Where we receive such payment on account, we will hold the money in a non-interest bearing account which is segregated from Pinel Advocates’ money. As and when invoices are rendered for professional fees and disbursements, you authorise us to apply the sums held in such account on your behalf to immediately settle such invoice. In the event that the fees and disbursements incurred for you in relation to that instruction exceed the sums paid on account, you will settle the balance immediately in cash.
Where there are any sums left on account following the conclusion of an instruction, we will either repay the balance to the account from which it was transmitted or we will seek your permission to apply it to another instruction if appropriate.
Sums received as part of a transaction
We generally do not provide our client account for the purposes of holding sums payable to third parties, whether as part of a transaction on which we are advising, to facilitate an escrow account arrangement, a trust arrangement or otherwise. In the event that such services are required, specific arrangements and additional due diligence will be required to comply with our regulatory obligations. We accept no liability for any sums held in a client account which are not readily available to us as a consequence of failure of any financial institution regulated and doing business in any jurisdiction where you have instructed this firm.
We will usually submit an invoice at the completion of a transaction. Unless we explicitly state otherwise, we reserve the right to submit invoices periodically. Unless requested by you, invoices will be submitted by email only.
Payment is due immediately upon receipt of our invoice. We reserve the right to impose interest charges on any outstanding sum which relates to an invoice that is overdue by 14 days or more.
Confidentiality and Publicity
We will keep confidential all information and documents provided to us by the Client. However, by signing the accompanying letter of engagement you agree that there may be instances in which disclosure is necessary and/or acceptable. Such instances include but are not limited to occasions on which:
- we are authorised to disclose information or documents by the Client;
- the information or documentation is already in the public domain;
- we are required to disclose information by the regulations and laws of Jersey or by order of the courts of Jersey or any other court of a competent jurisdiction; or
- we deem it necessary or desirable to disclose information or documentation in order to defend any claim brought against Pinel Advocates.

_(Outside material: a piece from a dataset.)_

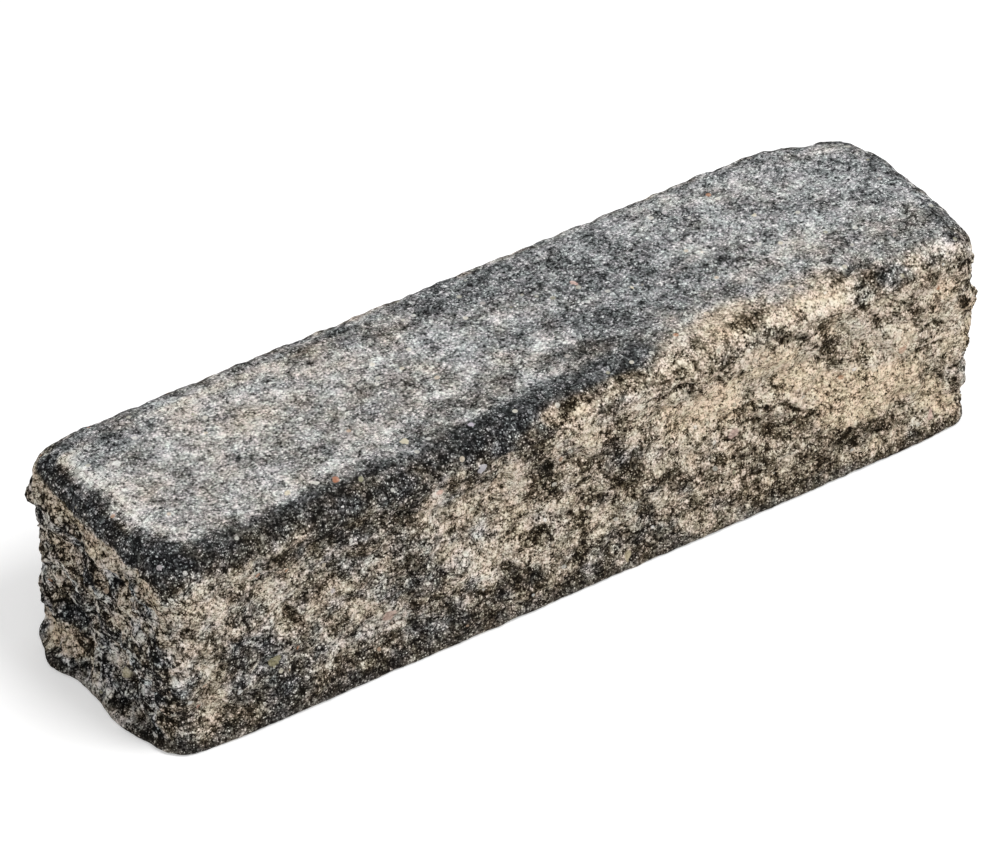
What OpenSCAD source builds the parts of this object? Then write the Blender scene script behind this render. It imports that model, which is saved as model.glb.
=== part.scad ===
// Palisade: a bar of face-mix concrete, cast whole, split along its sides and ends and then
// tumbled. The top is the moulded face with a rounded rim, the underside is flat, and the four
// upright faces are rock faces. It lies along X with its base on Z = 0.

/* [Block] */
// Length of the block
length = 600; // [300:10:1000]
// Width of the block
width = 158; // [100:2:200]
// Height of the block as it lies
height = 146; // [100:2:200]

/* [Edges] */
// How far the moulded rim reaches in over the top face
rim_in = 22; // [8:1:28]
// How far the moulded rim drops down the sides
rim_drop = 17; // [8:1:24]
// Radius of the worn edge round the base
base_r = 4; // [4:1:12]
// Radius of the four upright corners
corner_r = 17; // [8:1:20]

/* [Split faces] */
// Depth of the deepest hollows in the split faces
relief = 7; // [2:0.5:10]
// Length of the longest waves in the split faces
wave = 170; // [90:10:260]
// How far the left end is split out of square
left_skew = 5; // [0:1:12]
// How far the right end is split out of square
right_skew = 0; // [0:1:12]

/* [Detail] */
// Distance between points round the outline
step = 12; // [10:1:20]
// Rows of points between the base edge and the rim
rows = 8; // [6:1:12]

/* [Hidden] */

EDGE_STEPS = 3; // pieces in a rounded edge, seen in section
CORNER_STEPS = 3; // pieces that an upright corner is turned in
OCTAVES = 5; // sets of waves in a split face, each finer than the last
FINER = 1.63; // how much finer
FAINTER = 0.66; // and how much shallower
TURN = 137.5; // how far each set's heading is turned from the last, in degrees
TILT = 61; // and its tilt
FADE = 22; // height over which the rock face dies out under the rim
FOOT = 25; // height over which it dies down towards the base edge
BED_CUT = 3; // how far the rough solid reaches below the bed plane that trims it

// Pieces knocked off in handling: [where along and where across the block, each from -1 to 1,
// height of the middle of the chip, half its height, its reach round there, how deep it goes].
CHIPS = [
    [ 0.95, 1, 146, 60, 60, 17.5],
    [-1,   -1,   0, 50, 60,    4],
    [-1,    1,  70, 46, 55,    6],
    [ 1,   -1,   0, 55, 50,    5],
    [ 1,    1,   0, 40, 60,    8],
    [ 1,   -1, 146, 55, 50,    5],
    [-1,    1, 146, 40, 45,    5],
    [-1,    0,  62, 50, 78,    6],
];

// Toes left standing along the foot of the left end: [Y of the middle, half width, how far out]
TOES = [
    [ 42, 24, 6.5],
    [-31, 34, 3.8],
];
TOE_HEIGHT = 22; // height over which the toes die out

grey = [0.42, 0.42, 0.41];

// The spine is the line along the middle of the block that every upright face is cut back
// towards. It stops short of the ends, so that the four faces are cut back evenly.
spine_end = (length - width) / 2;
function spine(p) = [min(spine_end, max(-spine_end, p.x)), 0];

// Sum of a list of numbers
function total(list, i = 0) = i < len(list) ? list[i] + total(list, i + 1) : 0;

// Waves in a split face at a point, from about -1 to 1
function waves(p) =
    let (shares = [for (k = [0:OCTAVES - 1]) pow(FAINTER, k)])
    total([
        for (k = [0:OCTAVES - 1])
            let (
                turns = 360 * pow(FINER, k) / wave,
                along = p.x * cos(TURN * k) + p.y * sin(TURN * k),
                across = p.z * cos(TILT * k) + p.y * sin(TILT * k)
            )
            shares[k] * sin(turns * along + 75 * k) * cos(turns * across + 40 * k)
    ]) * 2 / total(shares);

// 1 at the middle of a span, easing to 0 at its ends
function swell(t) = abs(t) < 1 ? pow(cos(90 * t), 2) : 0;

// How deep the chips go at a point
function chipped(p) = total([
    for (c = CHIPS)
        let (away = norm([p.x - c[0] * length / 2, p.y - c[1] * width / 2]))
        c[5] * swell(away / c[4]) * swell((p.z - c[2]) / c[3])
]);

// How far the foot of the left end stands out at a point
function toed(p) =
    p.x > -spine_end ? 0
    : swell(p.z / TOE_HEIGHT) * total([for (t = TOES) t[2] * swell((p.y - t[0]) / t[1])]);

// How deep the rock face goes at a point. The moulded rim isn't split.
function rock(p) =
    relief * min(1, max(0, 0.35 + 0.6 * waves(p)))
        * min(1, max(0, (height - rim_drop - p.z) / FADE))
        * min(1, max(0, p.z) / FOOT);

// How far a point moves along X because the near half of each end is split out of square
function skewed(p) =
    (p.x < 0 ? left_skew : right_skew) * (2 * p.x / length) * min(0, 2 * p.y / width);

// How far the outline is drawn in by its worn base edge and moulded rim
function drawn_in(z) =
    z < base_r ? base_r - sqrt(max(0, pow(base_r, 2) - pow(base_r - z, 2)))
    : z > height - rim_drop
        ? rim_in * (1 - sqrt(max(0, 1 - pow((z - height + rim_drop) / rim_drop, 2))))
    : 0;

// The plain outline at a height, anticlockwise from the right front corner
function outline(z) =
    let (
        core = [length / 2, width / 2] - (drawn_in(z) + corner_r) * [1, 1],
        signs = [[1, -1], [1, 1], [-1, 1], [-1, -1]]
    )
    [for (side = [0:3])
        let (
            here = [core.x * signs[side].x, core.y * signs[side].y],
            next = signs[(side + 1) % 4],
            there = [core.x * next.x, core.y * next.y],
            gaps = round((side % 2 == 0 ? width : length) / step),
            facing = 90 * side
        )
        each concat(
            [for (i = [0:CORNER_STEPS - 1])
                let (a = facing - 90 + 90 * i / CORNER_STEPS)
                here + corner_r * [cos(a), sin(a)]],
            [for (i = [0:gaps - 1])
                here + (there - here) * i / gaps + corner_r * [cos(facing), sin(facing)]]
        )
    ];

// One ring of the solid: the outline at a height, cut back towards the spine
function ring(z) = [
    for (at = outline(z))
        let (
            p = [at.x, at.y, z],
            out = at - spine(at),
            cut = rock(p) + chipped(p)
        )
        concat(at - cut * out / norm(out) + [skewed(p) - toed(p), 0], z)
];

// Heights of the rings. None is at Z = 0, where the bed plane trims the rough solid.
LEVELS = concat(
    [-BED_CUT],
    [for (i = [1:EDGE_STEPS - 1]) base_r * (1 - cos(90 * i / EDGE_STEPS))],
    [for (i = [0:rows]) base_r + (height - rim_drop - base_r) * i / rows],
    [for (i = [1:EDGE_STEPS]) height - rim_drop + rim_drop * sin(90 * i / EDGE_STEPS)]
);

module palisade() {
    rings = [for (z = LEVELS) ring(z)];
    count = len(rings[0]);
    top = len(rings) - 1;
    // The caps close on the spine: one row of points below the base and one in the top face
    low_spine = [for (at = outline(LEVELS[0])) concat(spine(at), LEVELS[0])];
    high_spine = [for (at = outline(LEVELS[top])) concat(spine(at), LEVELS[top])];
    points = [for (r = concat([low_spine], rings, [high_spine])) each r];
    faces = [
        for (k = [0:top + 1], i = [0:count - 1])
            let (
                a = k * count + i,
                b = k * count + (i + 1) % count,
                c = a + count,
                d = b + count
            )
            each (i + k) % 2 == 0 ? [[a, d, b], [a, c, d]] : [[a, c, b], [b, c, d]]
    ];
    // A face between two equal points of the spine has no area, and is left out
    solid_faces = [
        for (f = faces)
            if (points[f[0]] != points[f[1]] && points[f[1]] != points[f[2]]
                && points[f[2]] != points[f[0]]) f
    ];
    color(grey)
        difference() {
            polyhedron(points = points, faces = solid_faces);
            // The bed plane, which trims the rough solid to its flat underside
            translate([-length, -width, -2 * BED_CUT])
                cube([2 * length, 2 * width, 2 * BED_CUT]);
        }
}

palisade();
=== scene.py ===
import math
import random

import bmesh
import bpy
from mathutils import Euler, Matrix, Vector, noise


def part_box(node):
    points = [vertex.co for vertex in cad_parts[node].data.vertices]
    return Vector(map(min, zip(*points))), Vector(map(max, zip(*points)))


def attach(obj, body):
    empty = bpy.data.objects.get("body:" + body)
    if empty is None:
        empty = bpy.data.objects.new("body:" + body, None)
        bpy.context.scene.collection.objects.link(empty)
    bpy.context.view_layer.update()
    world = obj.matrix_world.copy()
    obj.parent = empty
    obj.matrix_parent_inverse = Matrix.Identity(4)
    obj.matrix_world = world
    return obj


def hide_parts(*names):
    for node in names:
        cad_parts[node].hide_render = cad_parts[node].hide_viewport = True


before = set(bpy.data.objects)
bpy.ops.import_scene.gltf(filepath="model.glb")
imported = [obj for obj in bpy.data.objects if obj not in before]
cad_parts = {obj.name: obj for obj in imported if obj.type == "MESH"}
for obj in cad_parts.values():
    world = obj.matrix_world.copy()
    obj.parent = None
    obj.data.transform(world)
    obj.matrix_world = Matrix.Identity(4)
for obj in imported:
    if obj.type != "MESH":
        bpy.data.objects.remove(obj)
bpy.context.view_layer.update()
scene = bpy.context.scene

# ---------------------------------------------------------------------------------------------
# Block
# One bar of concrete, cast in a mould that gives the top face and its rounded rim. Its four
# upright faces are split to rock faces, and then it is tumbled, which knocks pieces off its
# corners. Sizes are in millimetres until the mesh is finished.
# ---------------------------------------------------------------------------------------------

MM = 0.001
corner = Vector(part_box("palisade")[1]) / MM
HALF = corner.xy  # the toes of the left end stand out beyond this
LENGTH, WIDTH, HEIGHT = 2 * HALF.x, 2 * HALF.y, corner.z

GRID = 1.86  # distance between vertices
RIM_IN = 22  # how far the moulded rim reaches in over the top
RIM_DROP = 17  # and how far it drops down the sides
SPLIT_TOP = HEIGHT - RIM_DROP  # the rock faces end here, under the rim
BASE_R = 4  # the worn edge round the base
CORNER_R = 17  # the four upright corners
TURN_IN = RIM_IN + CORNER_R  # where a corner's turn begins, from the block's ends and sides
BED_ROWS = 5  # rows of grid kept round the flat underside

bm = bmesh.new()
bmesh.ops.create_cube(bm, size=1)
bmesh.ops.scale(bm, verts=bm.verts, vec=(LENGTH, WIDTH, HEIGHT))
bmesh.ops.translate(bm, verts=bm.verts, vec=(0, 0, HEIGHT / 2))
for axis, size in enumerate((LENGTH, WIDTH, HEIGHT)):
    lengthwise = [e for e in bm.edges if abs((e.verts[0].co - e.verts[1].co)[axis]) > GRID]
    bmesh.ops.subdivide_edges(bm, edges=lengthwise, cuts=round(size / GRID) - 1,
                              use_grid_fill=True)


def edge_distance(co):
    """How far a point of the plain bar is from the nearest upright face."""
    return min(HALF.x - abs(co.x), HALF.y - abs(co.y))


bed = [f for f in bm.faces
       if f.normal.z < -0.5 and edge_distance(f.calc_center_median()) > BED_ROWS * GRID]
bmesh.ops.dissolve_faces(bm, faces=bed, use_verts=True)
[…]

Copyright and intellectual property
We shall retain all copyright in any document prepared by us during the course of the matter unless specifically agreed otherwise in writing.
Pinel Advocates is registered under the Data Protection (Jersey) Law 2005. We shall ensure that any personal data is processed in accordance with the requirements of that law.
Enforceability and Severability
If at any time any term or provision of these terms of engagement shall become void, illegal or unenforceable, either in whole or in part, then such term or provision shall be severed from the remainder and deemed not to form a part of these terms of engagement and the validity and enforceability of the remaining terms or provisions shall not be affected.
Terms used in these terms and conditions
The term "Partner" shall mean, for the purposes of Pinel Advocates, Andrew Pinel, and for the purposes of Pinel Advocates Group, Andrew Pinel and Agnieszka Blaszczyk.
Governing law and Jurisdiction
These terms of engagement shall be governed by and construed in accordance with Jersey law. As a client, you irrevocably agree to submit to the non-exclusive jurisdiction of the courts of Jersey to deal with any claim, difference or dispute which may arise in connection with these terms of engagement.